The worst has just got to be the transitions and the pacing. The film is littered with this minimalistic chic flash animation, and it kind of serves as a caulking device, patching up every piece of the film that they couldn't afford to film. (oh, and to reinforce the idea that Harry hates dogs every five minutes like the audience are morons) The biggest offender is the chase sequence in the last third, which takes what should be a sharp, comedic farcial sequence and comes across as just merely incomprehensible. After some more Pamela/Jason mugging, it ends with quite possibly one of the clumsiest, rushed and abrupt pieces of editing I've ever seen in a motion picture. I had to watch that twice to make sure I didn't miss anything. 

Then comes the ending which anybody who has seen it knows why this show is an off-Broadway and community theatre favorite only. It follows the book to a tee and yup, it comes across as dull and lifeless... a ten-minute long reminder of the importance of properly adapting from the stage to screen. They do attempt to shake it up with the final number escaping the hotel room trappings, but it's too little, too late.
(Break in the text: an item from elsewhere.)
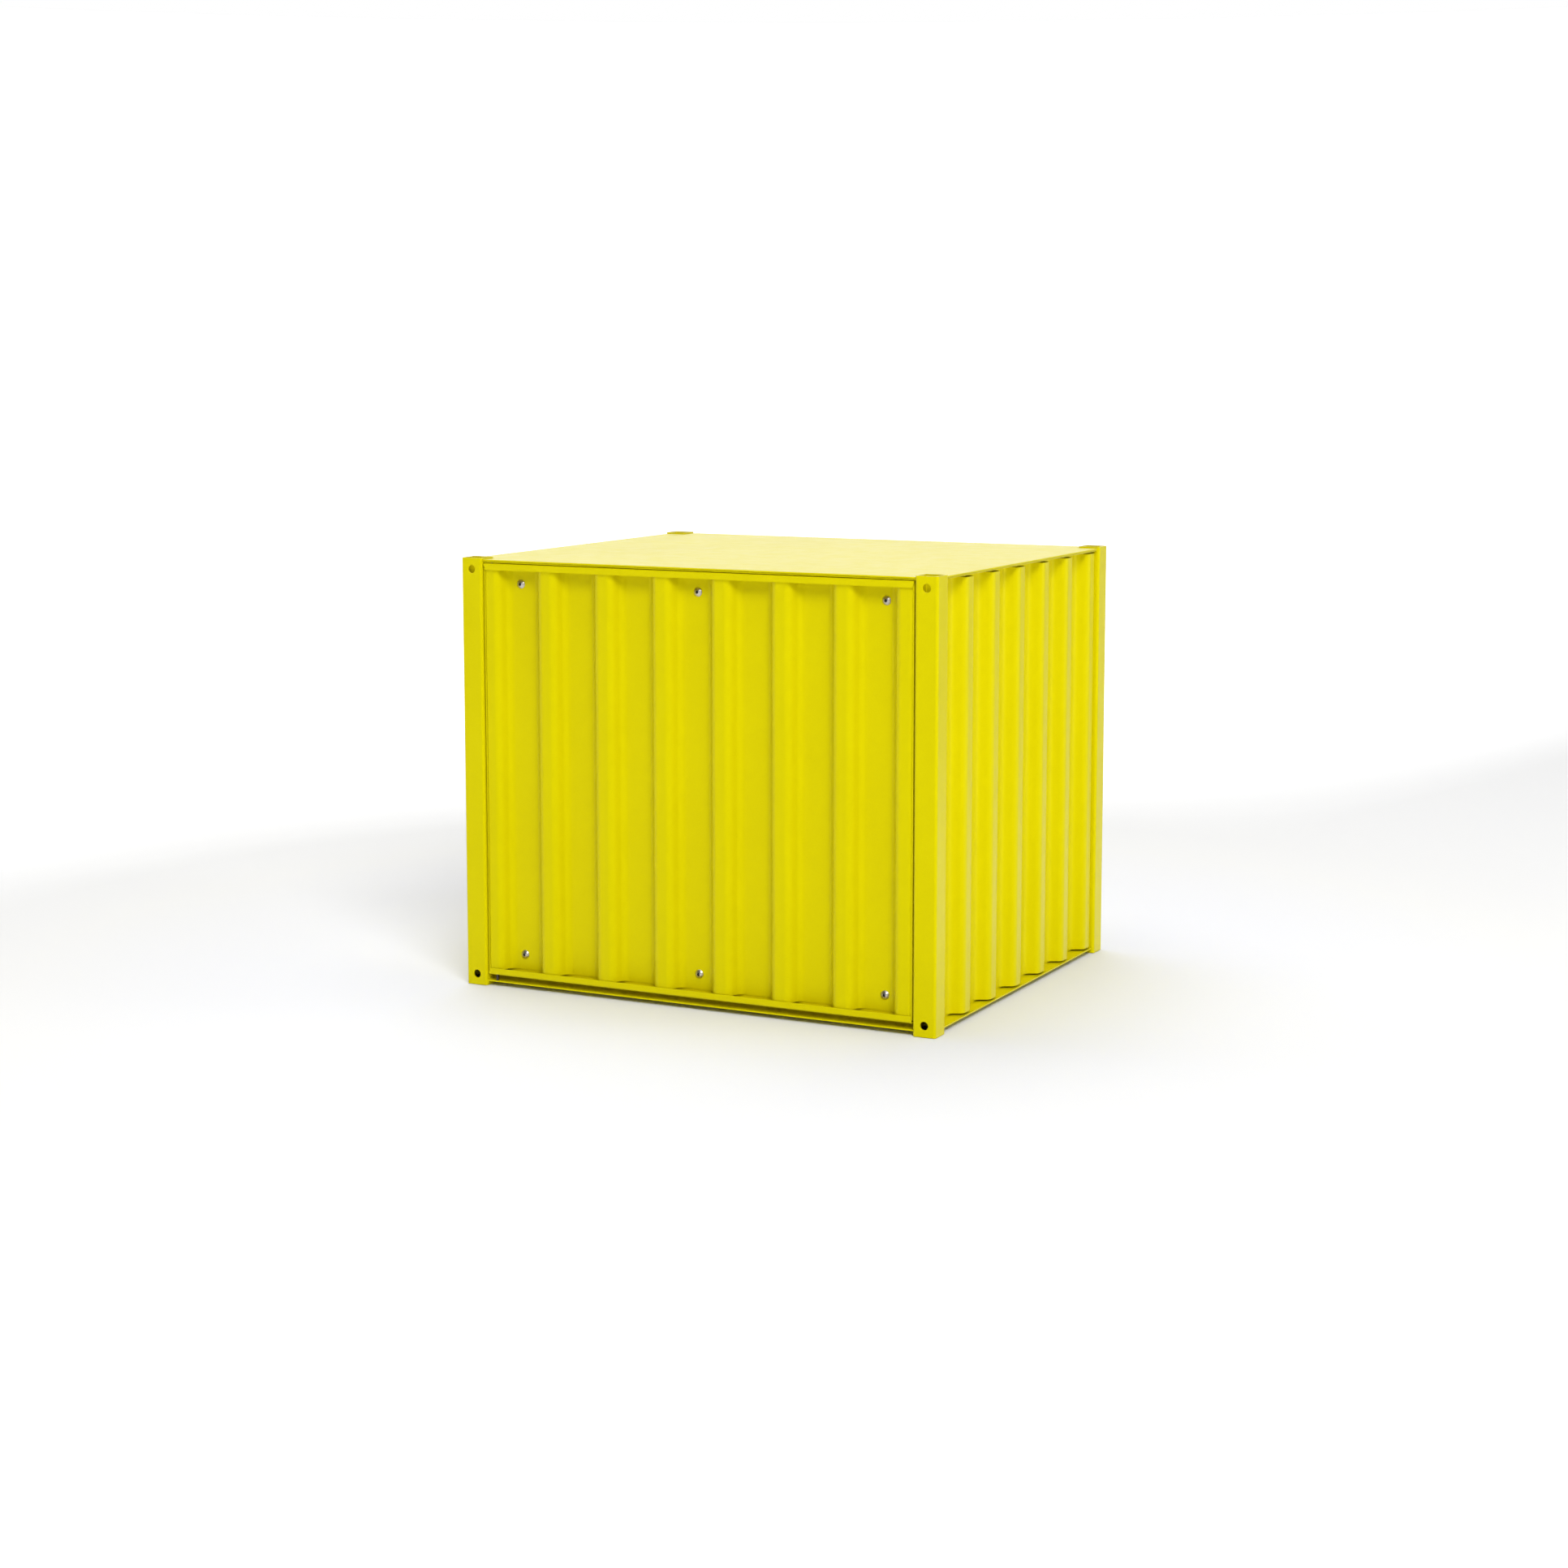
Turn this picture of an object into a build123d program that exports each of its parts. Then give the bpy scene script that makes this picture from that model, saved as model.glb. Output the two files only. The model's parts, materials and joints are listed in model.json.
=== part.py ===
from build123d import *
import os

# Storage cabinet in the form of a small shipping container, as separate pieces.
# Millimetres, +Z up, origin on the floor under the middle of the cabinet. The front is on the -Y side.
# A setback is a distance inwards from the outer plane of the corner posts.
# The door turns on two pins near its -X edge and is held by a push latch near its +X edge.

os.makedirs("parts", exist_ok=True)

# Overall size
width = 550.0
depth = 470.0
height = 460.0

# Corner posts
post = 25.0
post_wall = 2.0
post_corner_radius = 3.0
post_hole_diameter = 8.5
post_hole_inset = 12.0
post_hole_round = 0.9
end_plug_height = 6.0
end_plug_stand = 0.5
end_plug_corner_radius = 1.5

# Sheet gauges and clearances
base_rail_sheet = 1.5
top_rail_sheet = 1.2
wall_sheet = 0.8
door_sheet = 1.0
top_sheet = 1.5
top_edge_round = 0.5
floor_sheet = 1.5
bend_radius = 0.8
post_gap = 0.5
sheet_end_gap = 2.0

# Corrugation
pitch = 68.7
crest_width = 19.5
slant_run = 6.0
corrugation_depth = 14.0
corrugation_bend = 8.5
side_crest_offset = 6.65
door_crest_offset = 32.15
rear_crest_offset = 0.0

# Setbacks
panel_setback = 2.0
flange_setback = 3.0
wall_crest_setback = 4.0
door_setback = 2.0
door_crest_recess = 2.0
door_stop_gap = 3.0

# Heights
post_proud = 1.5
tape_thickness = 0.4
tape_setback = 8.0
top_web_height = 15.0
base_lift = 4.8
base_web_height = 16.7
base_flange_width = 16.0
door_gap_above = 0.8
door_gap_below = 6.3

# Door
door_gap_hinge_side = 1.5
door_gap_free_side = 2.0
door_lip = 7.0
door_outer_radius = 1.8
door_side_flange_drop = 1.2
door_relief = 1.5
door_skin_overlap = 1.0
door_screw_side_inset = 36.25
door_screw_inset = 22.0

# Pivots
pivot_setback = 6.0
swing_clearance = 0.6
pin_diameter = 3.0
pin_engagement = 3.5
pin_fit = 0.05
pin_tip_chamfer = 0.4
pivot_block_width = 13.0
pivot_block_height = 4.4
pivot_block_gap = 0.2
pin_passage = 0.3

# M5 button-head screws and hexagon nuts
screw_diameter = 5.0
head_diameter = 9.5
head_height = 2.75
head_edge = 0.45
socket_flats = 3.0
socket_depth = 1.9
socket_countersink = 0.35
countersink_taper = 45.0
screw_clearance = 0.25
nut_flats = 8.0
nut_height = 4.0
screw_end = 1.0
floor_screw_inset = 60.0

# Buffer pads
pad_diameter = 6.0
pad_clearance = 2.0
pad_inset = 60.0
pad_taper = 15.0

# Push latch
latch_from_free_edge = 68.0
latch_below_web = 11.6
latch_bore_diameter = 7.1
latch_fit = 0.05
latch_barrel_diameter = 10.0
latch_collar_diameter = 16.0
latch_collar_length = 1.4
latch_barrel_length = 50.0
latch_end_wall = 2.0
plunger_length = 30.0
plunger_clearance = 0.3
magnet_diameter = 5.0
magnet_length = 2.5
spring_wire = 0.6
spring_clearance = 0.85
spring_pitch = 2.4
spring_gap = 0.3
lock_ring_flats = 14.0
lock_ring_length = 3.0
bracket_sheet = 1.5
bracket_width = 40.0
bracket_height = 35.0
bracket_flange = 12.0
latch_screw_spacing = 26.0
latch_screw_diameter = 3.0
latch_screw_head_diameter = 5.5
latch_screw_head_height = 2.0
latch_screw_head_taper = 20.0
latch_screw_tip = 0.6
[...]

And then there's a quick scene before the credits of Harry and Annabelle living together with dogs galore. Because the director felt like the material deserve one extra, totally unnecessary, downright mystifying dollop of saccharine. "No, no, you didn't just watch a mismanaged attempt at a farce, it was a romantic comedy, see?!"

Nothing upsets me more than the fact that nobody knows how to do a well-done feature musical comedy adaptation anymore. With shows like Galavant and Crazy Ex-Girlfriend on the air, you'd think one would eventually slip through the cracks. I know this was some bizarre low-budget passion project, but it still had big names attached and set out to bring this obscure musical to life... I still consider this wasted potential, then again it's kind of an achievement in of itself that this actually got made so... ehh.